On the arid plains of north-east Ethiopia, I spent time with Afar herders who have been reduced to total dependence on government grain handouts, after their flocks were devastated by drought and locust infestation — both linked by scientists to global warming.

In Bangladesh, intruding salt water is destroying rice farms and propelling millions towards the overcrowded slums of the capital, Dhaka.

a slum in Dhaka, Bangladesh
Dhaka slum: destruction of rice farms pushes more people to the Bangladesh capital © Piyas Biswas/Getty Images

From Nicaraguan coffee plantations to Filipino shanty towns, I saw how increasingly powerful storms are destroying the livelihoods of people who, by western standards, were terribly poor to start with.

The rich countries’ breach of a promise to deliver $100bn a year in climate-related assistance is shameful, as is the relative lack of domestic controversy around it. The failure will look still more grotesque if COP26 yields no meaningful progress towards that target. But, just as important as the headline figure, is how the money is used.

The bulk of the funds deployed so far by the UN-backed Green Climate Fund, for example, have gone to help poorer countries pursue clean development projects, rather than assisting their response to disasters that have been caused by climate change.

In the Solomon Islands, the GCF has funded a hydroelectric power plant for the capital, but it has yet to assist in the resettlement of migrants such as the Fanalei villagers.
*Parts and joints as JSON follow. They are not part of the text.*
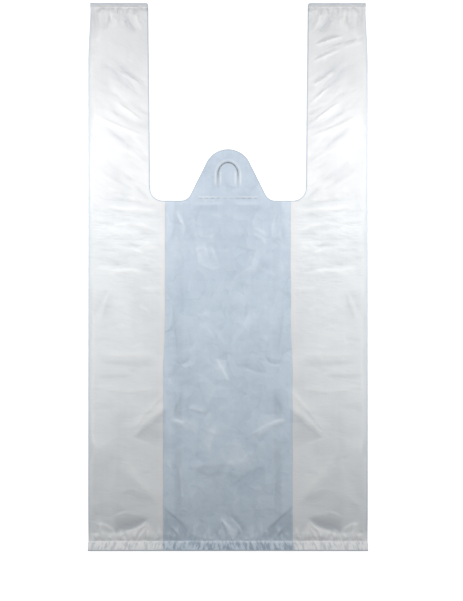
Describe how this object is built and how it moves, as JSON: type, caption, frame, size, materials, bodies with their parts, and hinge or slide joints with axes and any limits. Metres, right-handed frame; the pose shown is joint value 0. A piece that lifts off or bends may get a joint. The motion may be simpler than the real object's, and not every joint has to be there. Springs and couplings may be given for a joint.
{
  "type": "plastic carrier bag",
  "caption": "Flat vest-style carrier bag of thin milky film, with side gussets, two loop handles, a slit hanging tab and a welded bottom.",
  "frame": {"origin": "middle of the back panel's flat underside, at the centre of the bag's overall width and length", "axes": "+X across the bag, +Y along it from the welded bottom to the handles, +Z out of the front panel, which faces up as the bag lies flat"},
  "size_m": [0.28, 0.548, 0.0048],
  "materials": {
    "film": "thin milky polyethylene film with a soft sheen"
  },
  "bodies": {
    "root": {"carrier_bag": "film"}
  },
  "joints": []
}
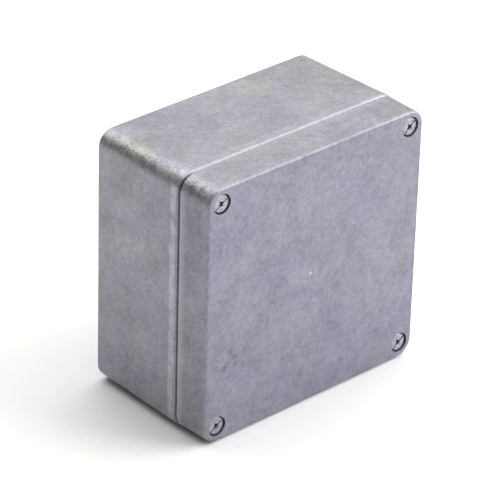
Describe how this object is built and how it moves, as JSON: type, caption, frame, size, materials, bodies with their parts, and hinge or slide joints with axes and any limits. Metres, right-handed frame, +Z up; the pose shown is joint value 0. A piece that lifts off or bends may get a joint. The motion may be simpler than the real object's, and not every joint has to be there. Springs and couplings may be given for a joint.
{
  "type": "die cast aluminium enclosure",
  "caption": "Square die cast aluminium box with a deep lid, cord gasket, captive corner screws and fixing holes outside the seal",
  "frame": {"origin": "on the surface it stands on, under the middle of the box", "axes": "+Z up, -Y out of the lid, +Y out of the wall-fixing face, +X to the right seen from the lid"},
  "size_m": [0.16, 0.092, 0.16],
  "materials": {
    "cast_aluminium": "bare as-cast aluminium, tumbled, mottled grey, matt",
    "screw_steel": "turned stainless steel, dull",
    "ring_steel": "stamped stainless steel",
    "zinc_steel": "zinc plated steel",
    "seal_rubber": "black extruded rubber cord"
  },
  "bodies": {
    "base": {"base": "cast_aluminium", "base_earth_screw": "zinc_steel", "base_earth_washer": "zinc_steel", "base_earth_clamp": "zinc_steel"},
    "lid": {"lid": "cast_aluminium", "lid_gasket": "seal_rubber", "lid_earth_screw": "zinc_steel", "lid_earth_washer": "zinc_steel", "lid_earth_clamp": "zinc_steel"},
    "ring_1": {"screw_ring_1": "ring_steel"},
    "screw_1": {"lid_screw_1": "screw_steel"},
    "ring_2": {"screw_ring_2": "ring_steel"},
    "screw_2": {"lid_screw_2": "screw_steel"},
    "ring_3": {"screw_ring_3": "ring_steel"},
    "screw_3": {"lid_screw_3": "screw_steel"},
    "ring_4": {"screw_ring_4": "ring_steel"},
    "screw_4": {"lid_screw_4": "screw_steel"}
  },
  "joints": [
    {"name": "lid_lift", "type": "slide", "parent": "base", "child": "lid", "axis": [0, -1, 0], "range_m": [0, 0.1]},
    {"name": "screw_draw_1", "type": "slide", "parent": "lid", "child": "ring_1", "axis": [0, -1, 0], "range_m": [0, 0.011]},
    {"name": "screw_turn_1", "type": "hinge", "parent": "ring_1", "child": "screw_1", "pos_m": [-0.0695, -0.023, 0.1495], "axis": [0, -1, 0], "range_deg": [0, 3961]},
    {"name": "screw_draw_2", "type": "slide", "parent": "lid", "child": "ring_2", "axis": [0, -1, 0], "range_m": [0, 0.011]},
    {"name": "screw_turn_2", "type": "hinge", "parent": "ring_2", "child": "screw_2", "pos_m": [0.0695, -0.023, 0.1495], "axis": [0, -1, 0], "range_deg": [0, 3961]},
    {"name": "screw_draw_3", "type": "slide", "parent": "lid", "child": "ring_3", "axis": [0, -1, 0], "range_m": [0, 0.011]},
    {"name": "screw_turn_3", "type": "hinge", "parent": "ring_3", "child": "screw_3", "pos_m": [-0.0695, -0.023, 0.0105], "axis": [0, -1, 0], "range_deg": [0, 3961]},
    {"name": "screw_draw_4", "type": "slide", "parent": "lid", "child": "ring_4", "axis": [0, -1, 0], "range_m": [0, 0.011]},
    {"name": "screw_turn_4", "type": "hinge", "parent": "ring_4", "child": "screw_4", "pos_m": [0.0695, -0.023, 0.0105], "axis": [0, -1, 0], "range_deg": [0, 3961]}
  ],
  "couplings": [
    {"joint": "screw_turn_1", "follows": "screw_draw_1", "rad_per_m": 6283.2},
    {"joint": "screw_turn_2", "follows": "screw_draw_2", "rad_per_m": 6283.2},
    {"joint": "screw_turn_3", "follows": "screw_draw_3", "rad_per_m": 6283.2},
    {"joint": "screw_turn_4", "follows": "screw_draw_4", "rad_per_m": 6283.2}
  ]
}
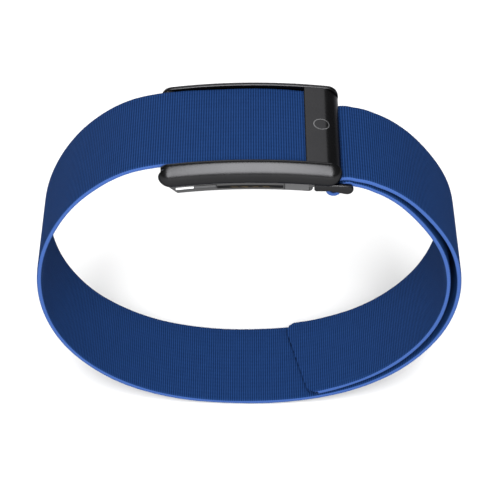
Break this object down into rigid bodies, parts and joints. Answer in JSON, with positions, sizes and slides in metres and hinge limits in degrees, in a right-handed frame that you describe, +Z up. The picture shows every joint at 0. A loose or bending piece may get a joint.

That requires financial backers and development professionals to help the migrants acquire new, and potentially radically different, skills.

Yet a renewed focus on funding climate adaptation in these countries is vital, alongside the important work on emissions mitigation.

On the mitigation front, a shift towards low-carbon power is under way, in another megatrend I saw up close on my travels. From Saudi energy minister Prince Abdulaziz bin Salman to coal communities in Australia, all those I met in the fossil-fuel industry were clear about its long-term decline.

I encountered tycoons, from China’s billionaire electric car maker He Xiaopeng to maverick Silicon Valley venture capital investor Vinod Khosla, who are convinced that clean energy is the most lucrative prospect in global business.

Yet the pace of progress towards net zero emissions is woefully short of what is needed.

Most experts I speak to in business and economics seem to agree that the only serious way to address this challenge will be a rigorous international carbon-pricing regime. Right now, even the EU’s carbon-pricing system, the world’s most advanced, covers less than half the continent’s emissions. China’s recently introduced scheme has a carbon price so low as to make minimal difference to national emissions. In the US, the Biden administration has shown negligible enthusiasm for this area of policy.

If COP26 proves yet another high-profile multilateral failure, it is likely to become an iconic event for future historians, who will debate the perversity of leaders who spurned obvious means of tackling the crisis. But, if it defies expectations and produces substantive progress, they may yet come to regard it as the moment the slide towards climate catastrophe began to slow.

Much sooner than that, whatever the outcome in Glasgow, the people of Fanalei, like billions of others around the world, will feel the consequences.